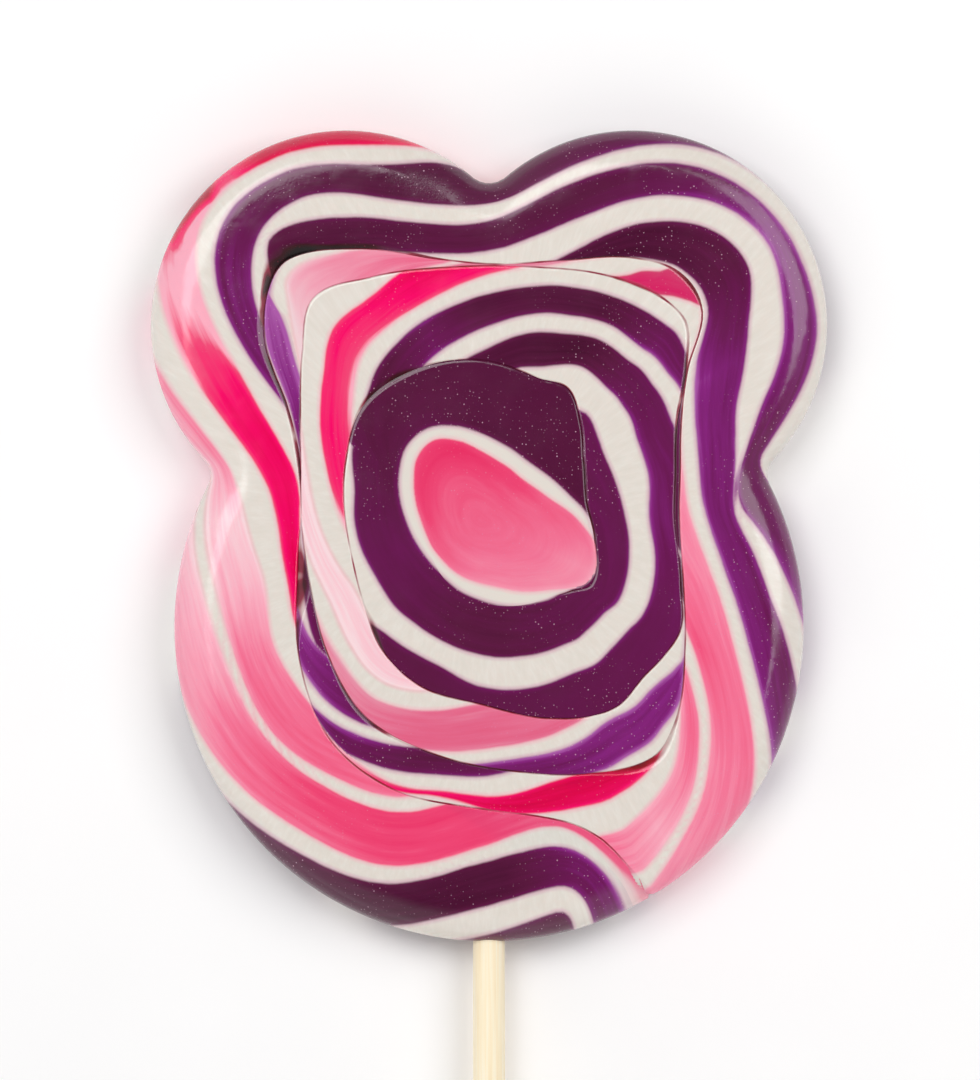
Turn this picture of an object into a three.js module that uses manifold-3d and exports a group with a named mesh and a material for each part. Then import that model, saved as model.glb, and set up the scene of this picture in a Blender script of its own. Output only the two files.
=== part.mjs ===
// A flat boiled-sugar lollipop in the outline of a bear's head: one candy rope, wound into a coil and
// pressed in a mould, on a round wooden stick.  It lies on its back.
// Millimetres, +Z up.  The origin is the centre of the head's circle, on the flat back of the candy;
// the ears point along +Y and the stick along -Y.
import * as THREE from "three";
import { mergeVertices } from "three/addons/utils/BufferGeometryUtils.js";
import Module from "manifold-3d";

const wasm = await Module();
wasm.setup();

// ---- driving dimensions, mm -------------------------------------------------------------------
const thickness = 11;                        // candy, back face to front face

const headRadius = 44.2;                     // the big lower circle of the outline
const earRadius = 27.4;
const earCentre = { x: 20.1, y: 42.35 };     // the right ear, the left one mirrors it
const neckFillet = 3;                        // inside corners between the head and the ears
const crownFillet = 3.6;                     // inside corner between the two ears

const frontRound = { inward: 5.6, down: 4.6 };   // rounding of the front edge
const backRound = { inward: 3.4, down: 2.8 };    // rounding of the back edge
const roundSteps = 5;                            // facets in each rounding

const coilHeart = { x: -1.3, y: 15 };        // the point the rope is wound around
const seamWidth = 0.9;                       // V groove between two turns, at the surface
const seamDepth = 0.8;
const seamStep = 7;                          // most degrees of winding between groove sections
const seamFacet = 3;                         // longest stretch between groove sections
const endNotch = { width: 1.4, depth: 1.6 }; // where the rope's outer end meets the next turn

const stickRadius = 2.25;
const stickLength = 150;
const stickInside = 40;                      // how far the stick runs up into the candy
const stickChamfer = 0.3;
const stickFacets = 32;
const fitGap = 0.3;                          // clearance between the stick and its socket

// The seam between neighbouring turns, as [degrees wound clockwise from +X, distance from the heart].
// Pressing in the square-shouldered mould gave each turn its flat sides and tight corners.
const seamKnots = [
  [425, 57.3], [429, 48.0], [436, 43.2], [450, 40.4], [468, 39.6], [484, 37.3], [501, 32.3],
  [519, 27.3], [534, 25.4], [547, 25.1], [560, 27.0], [571, 31.6], [580, 39.3], [588, 44.1],
  [594, 45.3], [606, 41.6], [620, 37.2], [634, 35.9], [648, 38.2], [660, 42.4], [669, 44.5],
  [677, 42.6], [684, 36.0], [694, 31.4], [707, 28.8], [721, 28.0], [737, 29.8], [752, 33.9],
  [766, 39.4], [774, 41.2], [787, 38.6], [803, 35.4], [822, 33.3], [840, 31.9], [858, 28.5],
  [876, 25.7], [896, 24.9], [916, 26.1], [931, 29.3], [943, 34.0], [953, 38.8], [966, 37.2],
  [984, 35.6], [1002, 36.2], [1020, 38.9], [1035, 40.2], [1043, 36.2], [1054, 30.7], [1067, 28.1],
  [1081, 27.3], [1098, 29.6], [1117, 34.7], [1133, 32.8], [1150, 29.6], [1169, 25.9], [1190, 24.7],
  [1206, 22.9], [1222, 20.3], [1242, 18.7], [1262, 18.9], [1284, 20.5], [1304, 22.8], [1326, 22.9],
  [1348, 22.5], [1372, 21.5], [1384, 22.2], [1396, 19.6], [1410, 16.8], [1430, 15.2], [1450, 16.4],
  [1470, 18.1], [1478, 16.2], [1488, 14.6],
];

// ---- helpers ----------------------------------------------------------------------------------
function toSolid(geometry) {
  geometry.deleteAttribute("normal");
  geometry.deleteAttribute("uv");
  const merged = mergeVertices(geometry, 1e-4);
  const vertProperties = new Float32Array(merged.attributes.position.array);
  const triVerts = new Uint32Array(merged.index.array);
  return new wasm.Manifold(new wasm.Mesh({ numProp: 3, vertProperties, triVerts }));
}

function toGeometry(solid) {
  const mesh = solid.getMesh();
  const geometry = new THREE.BufferGeometry();
  geometry.setAttribute("position", new THREE.BufferAttribute(new Float32Array(mesh.vertProperties), 3));
  geometry.setIndex(new THREE.BufferAttribute(new Uint32Array(mesh.triVerts), 1));
  geometry.computeVertexNormals();
  return geometry;
}

function namedMesh(name, geometry, material) {
  const mesh = new THREE.Mesh(geometry, new THREE.MeshStandardMaterial(material));
  mesh.name = name;
  return mesh;
}

// The flat end of a loft: a triangular section may stand upright, a wider one is level.
function endFaces(ring) {
  return ring.length === 3 ? [[0, 1, 2]] : THREE.ShapeUtils.triangulateShape(ring, []);
}

// Joins rings of equally many points into one closed body with flat ends.  Each ring runs
// counter-clockwise about the way the loft travels.
function loft(rings) {
  const count = rings[0].length;
  const positions = rings.flat().flatMap((point) => [point.x, point.y, point.z]);
  const index = [];
  for (let ring = 0; ring < rings.length - 1; ring += 1) {
    for (let i = 0; i < count; i += 1) {
      const low = ring * count + i;
      const lowNext = ring * count + (i + 1) % count;
      index.push(low, lowNext, lowNext + count, low, lowNext + count, low + count);
    }
  }
  const top = (rings.length - 1) * count;
  for (const [a, b, c] of endFaces(rings[0])) {
    index.push(c, b, a);
  }
  for (const [a, b, c] of endFaces(rings[rings.length - 1])) {
    index.push(top + a, top + b, top + c);
  }
  const geometry = new THREE.BufferGeometry();
  geometry.setAttribute("position", new THREE.Float32BufferAttribute(positions, 3));
  geometry.setIndex(index);
  return geometry;
}

// ---- the bear outline -------------------------------------------------------------------------
// Centre of the circle of radius `fillet` that touches two circles from outside, on their right side
// when looking from the first centre to the second.
function filletCentre(first, firstRadius, second, secondRadius, fillet) {
  const a = firstRadius + fillet;
  const b = secondRadius + fillet;
  const between = new THREE.Vector2(second.x - first.x, second.y - first.y);
  const distance = between.length();
  const along = (a * a - b * b + distance * distance) / (2 * distance);
  const aside = Math.sqrt(a * a - along * along);
  const unit = between.normalize();
  return new THREE.Vector2(
    first.x + unit.x * along + unit.y * aside,
    first.y + unit.y * along - unit.x * aside,
  );
}

const headCentre = new THREE.Vector2(0, 0);
const rightEar = new THREE.Vector2(earCentre.x, earCentre.y);
const leftEar = new THREE.Vector2(-earCentre.x, earCentre.y);
const rightNeck = filletCentre(headCentre, headRadius, rightEar, earRadius, neckFillet);
const leftNeck = new THREE.Vector2(-rightNeck.x, rightNeck.y);
const crownReach = earRadius + crownFillet;
const crown = new THREE.Vector2(0, earCentre.y + Math.sqrt(crownReach ** 2 - earCentre.x ** 2));

function bearing(from, to) {
  return Math.atan2(to.y - from.y, to.x - from.x);
}

// Points along one arc, without its last point.  A fillet bulges into the candy, so it runs clockwise
// and grows as the outline is drawn further in.
function arcPoints(centre, radius, start, end, turn, steps) {
  const full = Math.PI * 2;
  const swept = (((end - start) * turn) % full + full) % full;
  return Array.from({ length: steps }, (_, i) => {
    const angle = start + turn * swept * i / steps;
    return new THREE.Vector2(centre.x + radius * Math.cos(angle), centre.y + radius * Math.sin(angle));
  });
}

function bearOutline(inset) {
  const head = headRadius - inset;
  const ear = earRadius - inset;
  const neck = neckFillet + inset;
  const notch = crownFillet + inset;
  return [
    ...arcPoints(headCentre, head, bearing(headCentre, leftNeck), bearing(headCentre, rightNeck), 1, 48),
    ...arcPoints(rightNeck, neck, bearing(rightNeck, headCentre), bearing(rightNeck, rightEar), -1, 4),
    ...arcPoints(rightEar, ear, bearing(rightEar, rightNeck), bearing(rightEar, crown), 1, 28),
    ...arcPoints(crown, notch, bearing(crown, rightEar), bearing(crown, leftEar), -1, 4),
    ...arcPoints(leftEar, ear, bearing(leftEar, crown), bearing(leftEar, leftNeck), 1, 28),
    ...arcPoints(leftNeck, neck, bearing(leftNeck, leftEar), bearing(leftNeck, headCentre), -1, 4),
  ];
}

// ---- the pressed candy ------------------------------------------------------------------------
// [inset, height] down the section of the candy's edge, from the back face to the front face.
function edgeSection() {
  const section = [];
  for (let i = 0; i <= roundSteps; i += 1) {
    const angle = Math.PI / 2 * i / roundSteps;
    section.push([backRound.inward * (1 - Math.sin(angle)), backRound.down * (1 - Math.cos(angle))]);
  }
  for (let i = 0; i <= roundSteps; i += 1) {
    const angle = Math.PI / 2 * i / roundSteps;
    const drop = frontRound.down * (1 - Math.sin(angle));
    section.push([frontRound.inward * (1 - Math.cos(angle)), thickness - drop]);
  }
  return section;
}

function candyBlank() {
  const rings = edgeSection().map(([inset, height]) =>
    bearOutline(inset).map((point) => new THREE.Vector3(point.x, point.y, height)));
  return toSolid(loft(rings));
}

// Distance of the seam from the heart, by a smooth curve through the knots.
function seamRadius(winding) {
  const last = seamKnots.length - 1;
  const found = seamKnots.findIndex(([angle]) => angle > winding);
  const i = found < 0 ? last - 1 : Math.max(found - 1, 0);
  const slope = (k) => {
    const before = seamKnots[Math.max(k - 1, 0)];
    const after = seamKnots[Math.min(k + 1, last)];
    return (after[1] - before[1]) / (after[0] - before[0]);
  };
  const span = seamKnots[i + 1][0] - seamKnots[i][0];
  const t = (winding - seamKnots[i][0]) / span;
  const fade = t * t * (3 - 2 * t);
  return seamKnots[i][1] * (1 - fade) + seamKnots[i + 1][1] * fade
    + span * t * (1 - t) * (slope(i) * (1 - t) - slope(i + 1) * t);
}

function seamPoint(winding) {
  const angle = -THREE.MathUtils.degToRad(winding);
  const radius = seamRadius(winding);
  return new THREE.Vector2(
    coilHeart.x + radius * Math.cos(angle),
    coilHeart.y + radius * Math.sin(angle),
  );
}

const faces = [
  { height: thickness, into: -1, round: frontRound },
  { height: 0, into: 1, round: backRound },
];

// Height of the candy's surface at a distance inside its rim.
function surfaceHeight(face, inset) {
  const onRound = Math.max(1 - inset / face.round.inward, 0);
  return face.height + face.into * face.round.down * (1 - Math.sqrt(1 - onRound ** 2));
}

// Winding angles from one end of a stretch of seam to the other, closer together where it runs fast.
function seamStations(from, to) {
  const stations = [];
  let winding = from;
  while (winding < to) {
    stations.push(winding);
    const chord = seamPoint(winding).distanceTo(seamPoint(winding + seamStep));
    winding += seamStep * Math.min(1, seamFacet / chord);
  }
  return [...stations, to];
}

// A V-shaped bar that follows a stretch of the seam, its point below the surface of one face and its
// open side just clear of that face.
function seamCutter(face, from, to) {
  const mouth = face.height - face.into * 0.4;
  const rimDistance = seamKnots[0][1];
  const sections = seamStations(from, to).map((winding) => {
    const here = seamPoint(winding);
    const forward = seamPoint(winding + 0.5).sub(seamPoint(winding - 0.5)).normalize();
    const floor = surfaceHeight(face, rimDistance - seamRadius(winding)) + face.into * seamDepth;
    const halfMouth = seamWidth / 2 * Math.abs(mouth - floor) / seamDepth;
    const left = new THREE.Vector2(-forward.y, forward.x).multiplyScalar(halfMouth);
    const corners = [
      new THREE.Vector3(here.x + left.x, here.y + left.y, mouth),
      new THREE.Vector3(here.x - left.x, here.y - left.y, mouth),
      new THREE.Vector3(here.x, here.y, floor),
    ];
    return face.into < 0 ? corners : corners.reverse();
  });
  return toSolid(loft(sections));
}

function cutSeams(candy) {
  const turnEnds = [426, 785, 1130, 1488];
  let cut = candy;
  for (const face of faces) {
    for (let turn = 0; turn < turnEnds.length - 1; turn += 1) {
      cut = cut.subtract(seamCutter(face, turnEnds[turn], turnEnds[turn + 1]));
    }
  }
  return cut;
}

// A wedge standing through the whole edge where the rope's outer end lies against the next turn.
function endWedge() {
  const rim = seamPoint(seamKnots[0][0]);
  const inward = seamPoint(seamKnots[1][0]).sub(rim).normalize();
  const across = new THREE.Vector2(-inward.y, inward.x);
  const tip = rim.clone().addScaledVector(inward, endNotch.depth);
  const mouth = rim.clone().addScaledVector(inward, -endNotch.depth);
  const corners = [
    tip,
    mouth.clone().addScaledVector(across, endNotch.width / 2),
    mouth.clone().addScaledVector(across, -endNotch.width / 2),
  ];
  const ring = (height) => corners.map((corner) => new THREE.Vector3(corner.x, corner.y, height));
  return toSolid(loft([ring(-1), ring(thickness + 1)]));
}

// ---- the stick --------------------------------------------------------------------------------
const stickTop = -headRadius + stickInside;
const stickHeight = thickness / 2;

// A rod along Y at the middle of the candy's thickness, with chamfered ends.
function rod(radius, top, length, chamfer) {
  const bottom = -length;
  const profile = [
    new THREE.Vector2(0, 0),
    new THREE.Vector2(radius - chamfer, 0),
    new THREE.Vector2(radius, -chamfer),
    new THREE.Vector2(radius, bottom + chamfer),
    new THREE.Vector2(radius - chamfer, bottom),
    new THREE.Vector2(0, bottom),
  ].reverse();
  const geometry = new THREE.LatheGeometry(profile, stickFacets);
  geometry.translate(0, top, 0);
  geometry.translate(0, 0, stickHeight);
  return geometry;
}

function stickSocket() {
  const beyond = stickInside + 10;
  return toSolid(rod(stickRadius + fitGap, stickTop + fitGap, beyond, stickChamfer));
}

// ---- assembly ---------------------------------------------------------------------------------
function candyGeometry() {
  const pressed = cutSeams(candyBlank()).subtract(endWedge());
  return toGeometry(pressed.subtract(stickSocket()));
}

const lollipop = new THREE.Group();
lollipop.add(namedMesh("candy", candyGeometry(), { color: 0xd8326f, roughness: 0.18, metalness: 0 }));
lollipop.add(namedMesh("stick", rod(stickRadius, stickTop, stickLength, stickChamfer),
  { color: 0xf2dfb4, roughness: 0.6, metalness: 0 }));

export default lollipop;
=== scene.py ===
"""A bear-shaped lollipop: one twisted rope of boiled sugar, wound flat and pressed, on a wooden stick."""

import math

import bpy
import numpy as np
from bpy.props import FloatProperty, FloatVectorProperty, IntProperty, PointerProperty
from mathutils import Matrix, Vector


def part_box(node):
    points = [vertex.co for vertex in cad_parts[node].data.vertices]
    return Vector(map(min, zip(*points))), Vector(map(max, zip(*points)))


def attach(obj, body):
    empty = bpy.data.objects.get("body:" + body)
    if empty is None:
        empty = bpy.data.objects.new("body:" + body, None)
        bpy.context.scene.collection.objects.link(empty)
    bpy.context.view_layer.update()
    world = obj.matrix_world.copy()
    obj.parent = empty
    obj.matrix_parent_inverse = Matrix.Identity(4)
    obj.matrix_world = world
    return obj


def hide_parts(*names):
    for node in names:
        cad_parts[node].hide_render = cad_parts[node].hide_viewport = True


bl_info = {
    "name": "Bear Lollipop",
    "version": (1, 0, 0),
    "blender": (4, 5, 0),
    "location": "View3D > Sidebar > Lollipop",
    "description": "Builds a coiled sugar lollipop on its stick, with a plain studio round it",
    "category": "Object",
}

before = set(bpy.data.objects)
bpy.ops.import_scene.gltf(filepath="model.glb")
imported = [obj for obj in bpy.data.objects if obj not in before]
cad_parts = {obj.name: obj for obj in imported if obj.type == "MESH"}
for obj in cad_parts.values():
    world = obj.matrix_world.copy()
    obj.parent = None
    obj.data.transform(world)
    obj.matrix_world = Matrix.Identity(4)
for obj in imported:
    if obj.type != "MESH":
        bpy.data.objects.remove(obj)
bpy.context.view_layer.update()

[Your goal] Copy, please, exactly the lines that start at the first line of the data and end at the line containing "const roundSteps = 5;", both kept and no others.

[Answer to this problem]
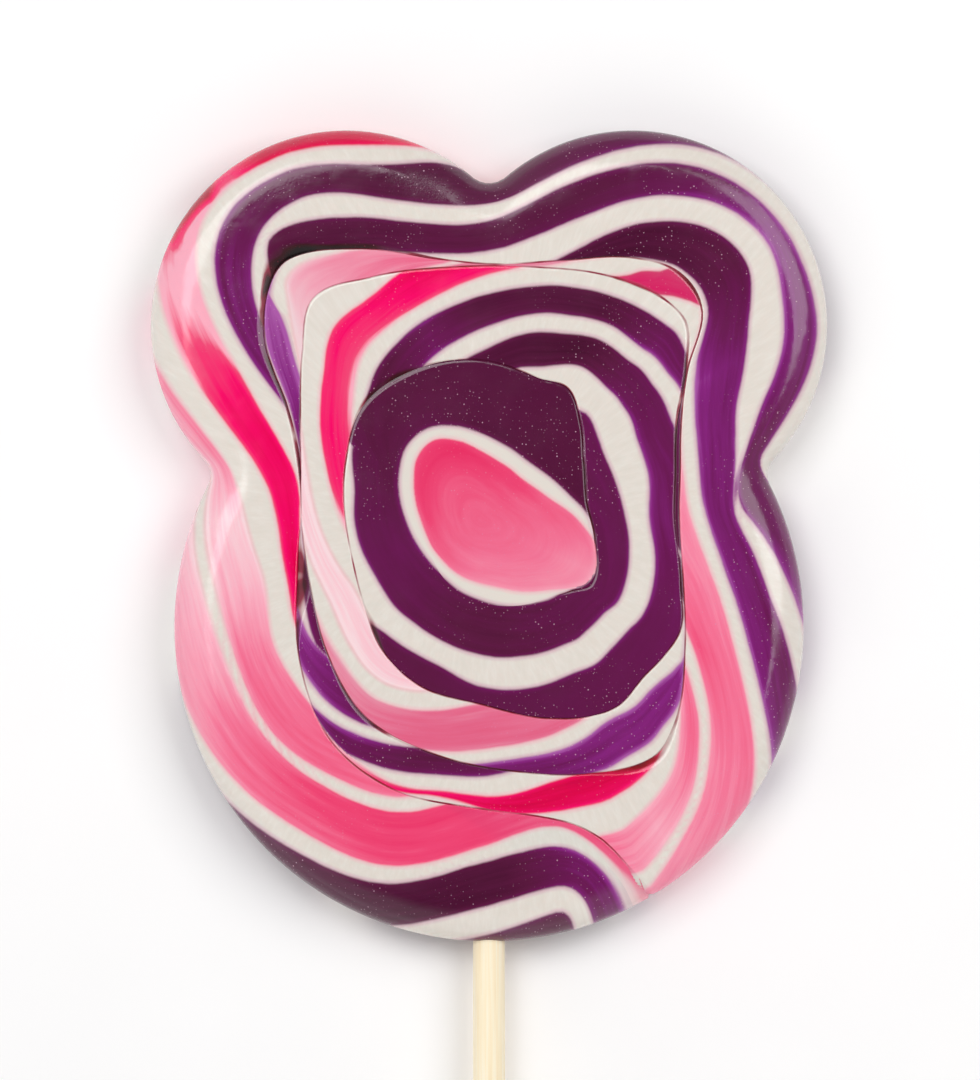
Turn this picture of an object into a three.js module that uses manifold-3d and exports a group with a named mesh and a material for each part. Then import that model, saved as model.glb, and set up the scene of this picture in a Blender script of its own. Output only the two files.
=== part.mjs ===
// A flat boiled-sugar lollipop in the outline of a bear's head: one candy rope, wound into a coil and
// pressed in a mould, on a round wooden stick.  It lies on its back.
// Millimetres, +Z up.  The origin is the centre of the head's circle, on the flat back of the candy;
// the ears point along +Y and the stick along -Y.
import * as THREE from "three";
import { mergeVertices } from "three/addons/utils/BufferGeometryUtils.js";
import Module from "manifold-3d";

const wasm = await Module();
wasm.setup();

// ---- driving dimensions, mm -------------------------------------------------------------------
const thickness = 11;                        // candy, back face to front face

const headRadius = 44.2;                     // the big lower circle of the outline
const earRadius = 27.4;
const earCentre = { x: 20.1, y: 42.35 };     // the right ear, the left one mirrors it
const neckFillet = 3;                        // inside corners between the head and the ears
const crownFillet = 3.6;                     // inside corner between the two ears

const frontRound = { inward: 5.6, down: 4.6 };   // rounding of the front edge
const backRound = { inward: 3.4, down: 2.8 };    // rounding of the back edge
const roundSteps = 5;                            // facets in each rounding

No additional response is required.